Having safely placed the nation’s first planetary spacecraft in Mars orbit last September, the Indian Space Research Organization (ISRO) yesterday tested the prototype of a new astronaut capsule—on a rocket large enough to someday carry humans into orbit.

The new GSLV Mark-III launcher lifted off from the Satish Dhawan Space Centre near Chennai (formerly Madras) for a short suborbital hop over the Bay of Bengal, with the CARE crew module as the payload. One purpose of this unmanned test, aside from testing the new rocket’s performance in the atmosphere, was to prove out the crew module hardware and re-entry technology, including its parachute system. The test reportedly was a success, and the capsule splashed down and was recovered from the water by an Indian Coast Guard team as planned. (See more photos here.)

Strictly speaking, this wasn’t the full Mk-III version of India’s GSLV rocket. In years past, ISRO relied on Russian-designed liquid-fueled upper stages for its launchers, and has had some difficulty developing a liquid stage of its own. Last January the first homebuilt cryogenic stage made its debut, but the more powerful upper stage planned for the Mk-III version is not quite ready. So yesterday’s test had a dummy payload in its place. India is hoping that the new Mk-III version will compete for international satellite launches that now go to rockets such as the Ariane and Falcon.

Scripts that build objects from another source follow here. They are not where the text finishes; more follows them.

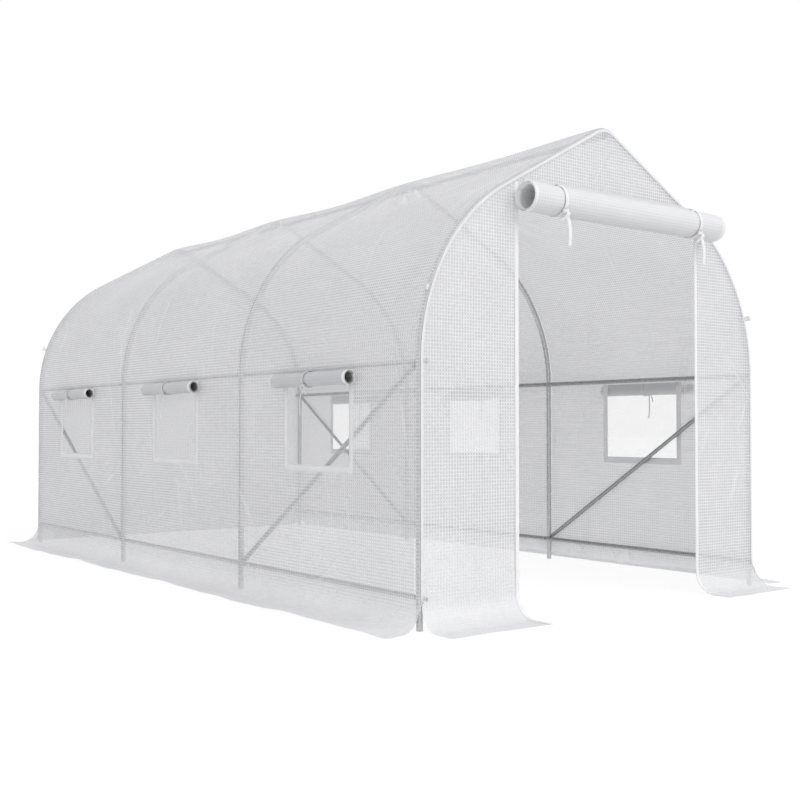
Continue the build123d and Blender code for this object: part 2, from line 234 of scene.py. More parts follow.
# --- Materials ---
class Nodes:
    """Short spelling for building the node tree of a material or a world."""

    def __init__(self, owner, output="OutputMaterial"):
        self.owner = owner
        owner.use_nodes = True
        self.tree = owner.node_tree
        self.tree.nodes.clear()
        self.out = self.node(output)

    def put(self, socket, value):
        if isinstance(value, bpy.types.NodeSocket):
            self.tree.links.new(value, socket)
        else:
            socket.default_value = value

    def node(self, kind, *values, **settings):
        """Node with its properties, its named inputs (in_...) and its first inputs set."""
        n = self.tree.nodes.new("ShaderNode" + kind)
        for key, value in settings.items():
            if key.startswith("in_"):
                self.put(n.inputs[key[3:].replace("_", " ")], value)
            else:
                setattr(n, key, value)
        for socket, value in zip(n.inputs, values):
            self.put(socket, value)
        return n

    def math(self, operation, *values):
        return self.node("Math", *values, operation=operation).outputs[0]

    def add(self, a, b):
        return self.math("ADD", a, b)

    def sub(self, a, b):
        return self.math("SUBTRACT", a, b)

    def mul(self, a, b):
        return self.math("MULTIPLY", a, b)

    def div(self, a, b):
        return self.math("DIVIDE", a, b)

    def most(self, a, b):
        return self.math("MAXIMUM", a, b)

    def size(self, a):
        return self.math("ABSOLUTE", a)

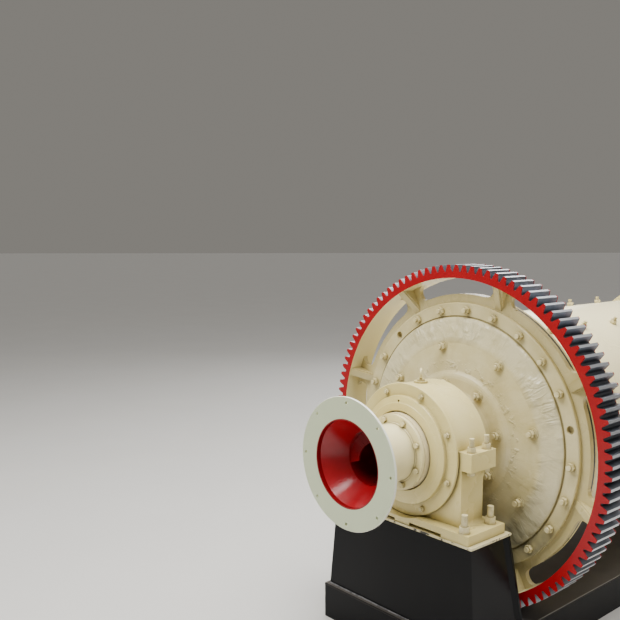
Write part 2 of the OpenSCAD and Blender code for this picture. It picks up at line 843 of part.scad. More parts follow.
module gear_spider() {
    color(cream) difference() {
        intersection() {
            disc(gear_rim_r, gear_y0, gear_y1, 180);
            union() {
                disc(shell_flange_r, web_y0, web_y1);
                for (i = [0:spoke_count - 1])
                    translate([0, 0, axis_z]) rotate([0, -spoke_turn - 360 / spoke_count * i, 0]) {
                        translate([0, web_y1, 0]) rotate([90, 0, 0]) linear_extrude(height = gear_web_t)
                            polygon(spoke_points);
                        spoke_rib(spoke_rib_t, 0);
                        spoke_rib(spoke_rib_t + spoke_rib_fillet, gear_web_t * 0.3);
                    }
            }
        }
        disc(shell_ir, web_y0 - 1, web_y1 + 1);
        head_bolt_spots(false) rod(head_hole_r, web_y0 - 1, web_y1 + 1);
    }
}

// Bolts through the head flange, and at the feed end through the gear ring too
module head_bolts(back) {
    color(cream) head_bolt_spots(false) {
        rod(head_bolt_r, back - 10, head_face + 34);
        rod(20, head_face, head_face + 4);
        hex_y(36, head_face + 4, head_face + 23);
        hex_y(36, back - 15, back);
    }
}

module head_bolts_feed() {
    mirror([0, 1, 0]) head_bolts(head_in - gear_web_t - shell_flange_t);
}

module head_bolts_discharge() {
    head_bolts(head_in - shell_flange_t);
}

module liner_bolts(side) {
    color(cream) end_of(side) {
        liner_bolt_spots(liner_ring_outer_r) liner_bolt(boss_out_y);
        liner_bolt_spots(liner_ring_inner_r) liner_bolt(boss_in_y);
    }
}

module liner_bolt(y) {
    rod(24, y, y + 5);
    hex_y(36, y + 5, y + 25);
    rod(12, y + 25, y + 36);
}

module liner_bolts_feed() {
    liner_bolts(-1);
}

module liner_bolts_discharge() {
    liner_bolts(1);
}

module spout(side) {
    inner = spout_tube_r - spout_wall;
    color(cream) end_of(side) difference() {
        turned([[inner, trunnion_end], [spout_foot_r, trunnion_end], [spout_foot_r, foot_1],
            [spout_tube_r + 6, foot_1], [spout_tube_r, foot_1 + 6], [spout_tube_r, throat_1],
            [mouth_r + liner_wall + spout_wall, flange_0], [spout_flange_r - 2, flange_0],
            [spout_flange_r, flange_0 + 2], [spout_flange_r, spout_end - 2], [spout_flange_r - 2, spout_end],
            [mouth_r + liner_wall, spout_end], [mouth_r + liner_wall, lip_0], [inner, throat_1]]);
        for (i = [0:7]) polar(45 * i, spout_hole_circle_r) rod(spout_hole_r, flange_0 - 1, spout_end + 1);
        for (i = [0:spout_bolts - 1]) polar(22.5 + 45 * i, spout_foot_bolt_r)
            rod(8.5, trunnion_end - 1, foot_1 + 1);
    }
}

module spout_feed() {
    spout(-1);
}

module spout_discharge() {
    spout(1);
}

module cone(side) {
    outer = spout_tube_r - spout_wall;
    color(red) end_of(side) turned([[throat_r, liner_0], [outer, liner_0], [outer, throat_1],
        [mouth_r + liner_wall, lip_0], [mouth_r + liner_wall, spout_end], [mouth_r, spout_end],
        [mouth_r, lip_0], [throat_r, throat_1]]);
}

module cone_feed() {
    cone(-1);
}

module cone_discharge() {
    cone(1);
}

// The screw flight is a chain of flat sector plates, each tilted to the lead
module feed_vane() {
    steps = 24;
    step = 360 / steps;
    mid_r = throat_r - vane_w / 2;
    tilt = atan(vane_lead / (2 * PI * mid_r));
    color(red) intersection() {
        disc(throat_r, -throat_1, -liner_0);
        union() for (i = [0:steps - 1])
            translate([0, -throat_1 + 10 + vane_lead / steps * i, axis_z])
                rotate([0, step * (i + 0.5) - vane_turn, 0]) rotate([tilt, 0, 0])
                    translate([throat_r - vane_w, 0, 0]) rotate([90, 0, 0]) translate([0, 0, -vane_t / 2])
                        linear_extrude(height = vane_t)
                            polygon([[0, -11], [vane_w + 30, -24], [vane_w + 30, 24], [0, 11]]);
    }
}

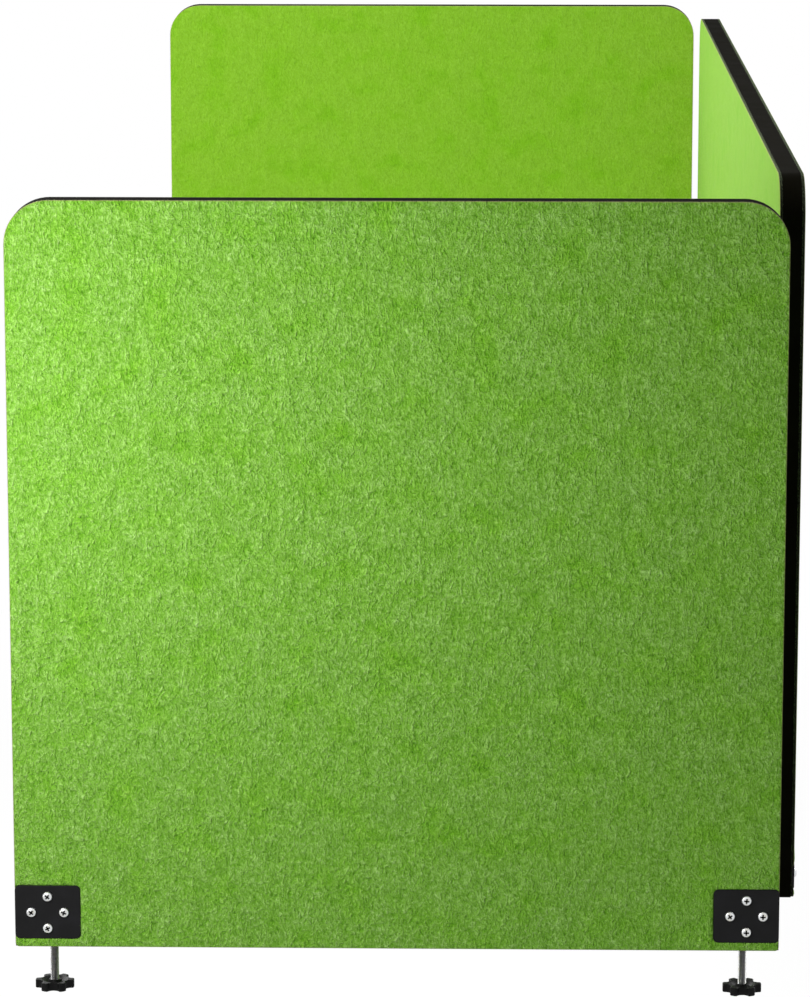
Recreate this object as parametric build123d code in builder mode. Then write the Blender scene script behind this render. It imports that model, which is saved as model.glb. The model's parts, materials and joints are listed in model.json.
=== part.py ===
from build123d import *
import os
from dataclasses import dataclass

# Desk set of three clamp-on acoustic screens, in millimetres.
# +Z up, +Y towards the back screen, a side screen on each side in X.
# Origin: on the plane that the knobs reach down to, in the middle of the set.

# The desk that the set is clamped to, open at its rear corners
desktop_thickness = 25.0
open_corner_width = 150.0

# Screens
side_screen_length = 700.0
side_screen_height = 690.0
back_screen_length = 1700.0
back_screen_height = 690.0
board_thickness = 18.0
felt_thickness = 3.0
top_corner_radius = 40.0
bottom_corner_radius = 3.5
edge_band_thickness = 2.0
edge_band_seam = 0.3
bedding_depth = 2.0

# Outer plates: four screws on a side screen, two on the back screen
plate_width = 60.0
plate_height = 50.0
strap_plate_height = 25.0
plate_thickness = 2.3
plate_corner_radius = 4.5
plate_bottom_gap = 8.0
plate_edge_radius = 0.5

# Screws
screw_circle_diameter = 30.0
screw_diameter = 5.0
screw_head_diameter = 9.5
screw_head_height = 3.0
screw_head_radius = 2.2
screw_end_gap = 0.5

# C-shaped brackets, bent from sheet steel
sheet_thickness = 3.0
bend_inner_radius = 3.0
bracket_width = 50.0
upper_arm_reach = 52.0
lower_arm_reach = 50.0
upper_arm_corner_radius = 8.0
lower_arm_corner_radius = 18.0
jaw_liner_thickness = 2.0
jaw_liner_length = 40.0
jaw_liner_width = 42.0
jaw_liner_corner_radius = 5.0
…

When it comes online, the Mk-III will be able to carry some 5,000 kilograms to a high geosynchronous orbit. It also is slated to carry the first Indian astronaut crew, whenever that happens. ISRO officials have given conflicting statements as to the timing of such a flight, which has not yet received government funding. Last month, in an interview with NDTV television, ISRO chairman K. Radhakrishnan estimated it would be seven to eight years before the technology is ready to send Indian astronauts into space.

Here’s an excerpt with Radhakrishnan’s discussion of human spaceflight; the entire interview is worth watching for an update on the Indian space program.

NASA has had two astronauts of Indian heritage, Kalpana Chawla (who was born in India) and Sunita Williams. But in more than 50 years of spaceflight, only one Indian citizen has reached space—Rakesh Sharma, on a Russian Soyuz spacecraft in 1984.